Mount Takao — Japan is most certainly a hiker’s nation. Tokyo, however, is one of the least topographically varied areas in the country. Yet if you care to venture west toward central Japan’s hinterlands, there’s a collection of mountains accessible to climbers of all abilities. The first is Mount Takao, 50 minutes from Shinjuku Station by express train, peaking at around 2,000 feet above sea level. Several trails of varying difficulties wind up its modest flanks.
Peak season to tackle the bracing walk to the top is fall, when autumn colors morph the mountain into an anime-esque creation. However, given its proximity to Tokyo — and the dearth of alternative hiking ventures nearby — you’ll want to arrive early to avoid the crowds. Like 6:00 AM early. If you fancy a liquid lunch to celebrate your sky-high achievement, Beer Mount, a craft beer festival, is held from June 15 to October 15 every year.
Mount Mitake — Mount Mitake, a 3,048-foot-tall peak in the hills of Chichibu Tama Kai National Park, is in sight of Tokyo’s westernmost limits. Tucked within the jostling peaks and coniferous forests, the ancient shrine atop Mitake has been a place of spiritual worship for almost 2,000 years.

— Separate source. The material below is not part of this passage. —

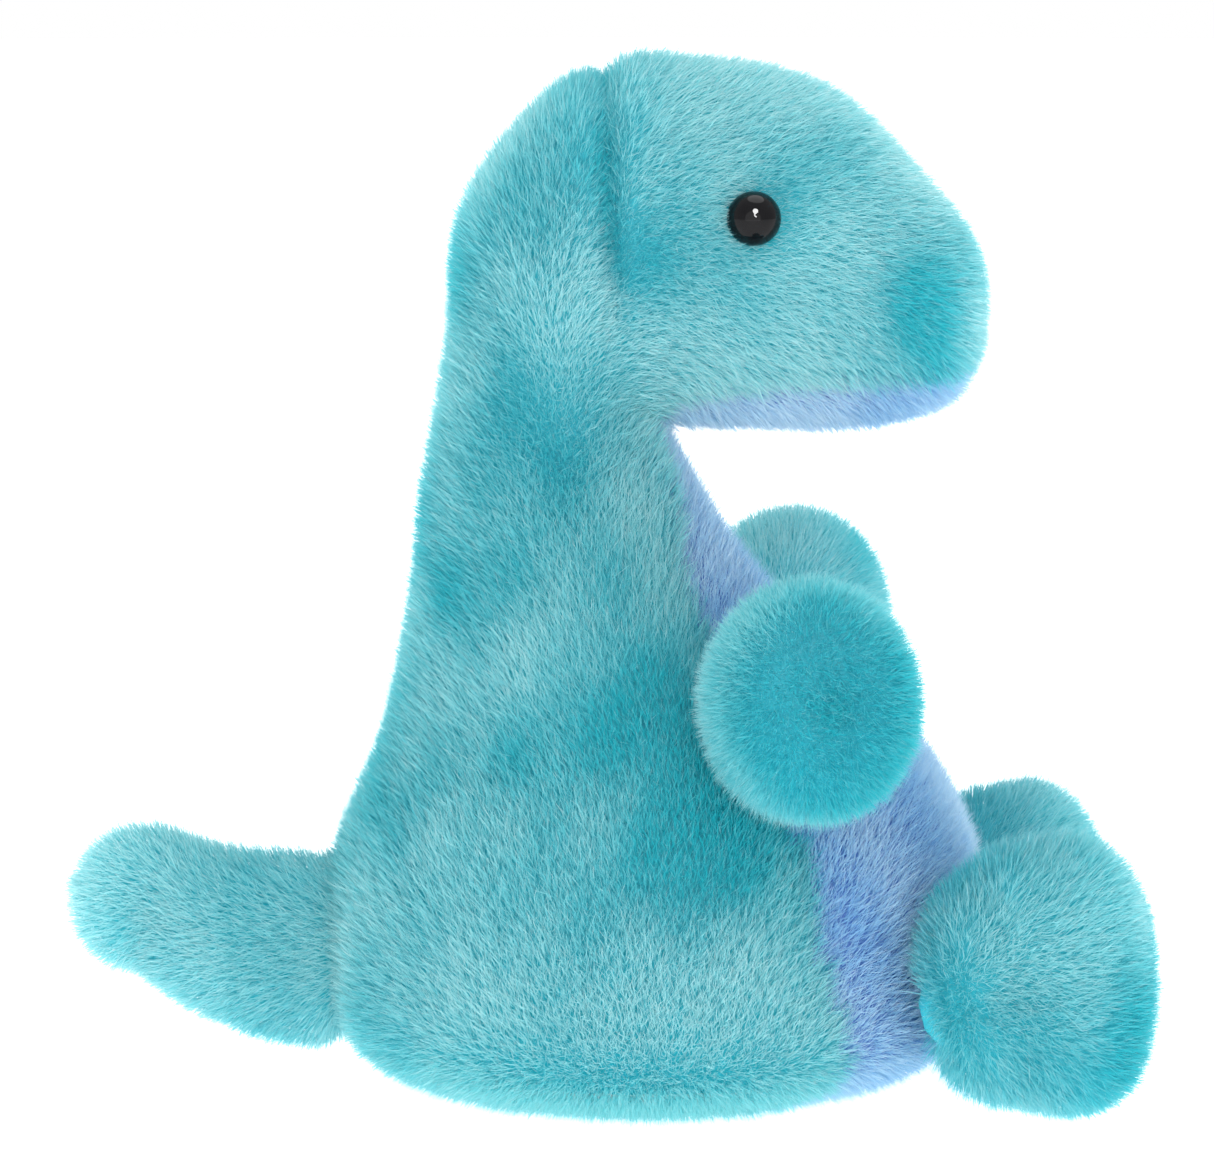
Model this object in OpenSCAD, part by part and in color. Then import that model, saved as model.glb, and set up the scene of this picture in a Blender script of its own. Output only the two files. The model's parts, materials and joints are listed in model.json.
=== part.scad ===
// Sitting long-necked dinosaur in soft plush.
// X points forward along the nose, Y to the animal's left, Z up. The origin is the centre of the flat seat.
// Every outer size is taken over the tips of the pile, so a panel is as thick as its pile and backing.

/* [Seat and body] */
// Length of the flat seat, front to back
seat_len = 32; // [28:0.5:44]
// Width of the flat seat
seat_w = 26; // [22:0.5:36]
// Reach of the hips behind the middle of the seat
hip_back = 39.5; // [34:0.5:48]
// Reach of the belly in front of the middle of the seat
hip_front = 40; // [34:0.5:48]
// Width across the hips
hip_w = 71; // [58:1:86]
// Height of the widest part of the hips
hip_z = 19; // [16:0.5:23]
// Height of the chest, where the arms are sewn on
chest_z = 53; // [48:0.5:58]
// Reach of the chest in front of the middle of the seat
chest_front = 21.5; // [18:0.5:26]
// Width of the chest
chest_w = 48; // [40:1:58]

/* [Neck] */
// Height of the narrowest part of the neck
neck_z = 74; // [72.5:0.5:76]
// Reach of the neck behind the middle of the seat
neck_back = 27.1; // [24:0.1:32]
// Reach of the throat in front of the middle of the seat
neck_front = 5.2; // [3.2:0.1:7.2]
// Width of the neck
neck_w = 33.6; // [28:0.2:40]
// Height of the plane at which the neck twists
turn_z = 66; // [62:0.5:68]
// Height of the crook at which the head nods
nod_z = 77; // [76:0.5:78]

/* [Head] */
// Height of the crown above the seat
crown_z = 124.6; // [112:0.2:142]
// Height of the underside of the chin
chin_z = 79.4; // [78.4:0.2:81]
// Reach of the nose in front of the middle of the seat
nose_x = 40.3; // [34:0.1:48]
// Width across the cheeks
head_w = 41; // [35:0.5:49]
// Height of the eyes
eye_z = 106.3; // [102:0.1:110]
// Reach of the eyes in front of the middle of the seat
eye_x = 11.9; // [8:0.1:15]
// Diameter of an eye
eye_d = 6.3; // [5:0.1:8]
// Diameter of an eye's stem
stem_d = 2.2; // [1.6:0.1:3]
// Diameter of the washer that locks the stem
washer_d = 8; // [6:0.1:9.6]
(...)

From the cable-car station on Mitake, you’ll snake through mossy valleys and scented forests, past tumbling streams and into the “Rock Garden,” a verdant alcove disturbed only by the gentle gush of Ayahiro Falls, flowing from the 4,155-foot Mount Odake. Mitake is considerably less busy than Takao but still sees pretty large numbers during peak season. Best to get up early if you want to avoid the crowds. It’s about a 90-minute trip from central Tokyo.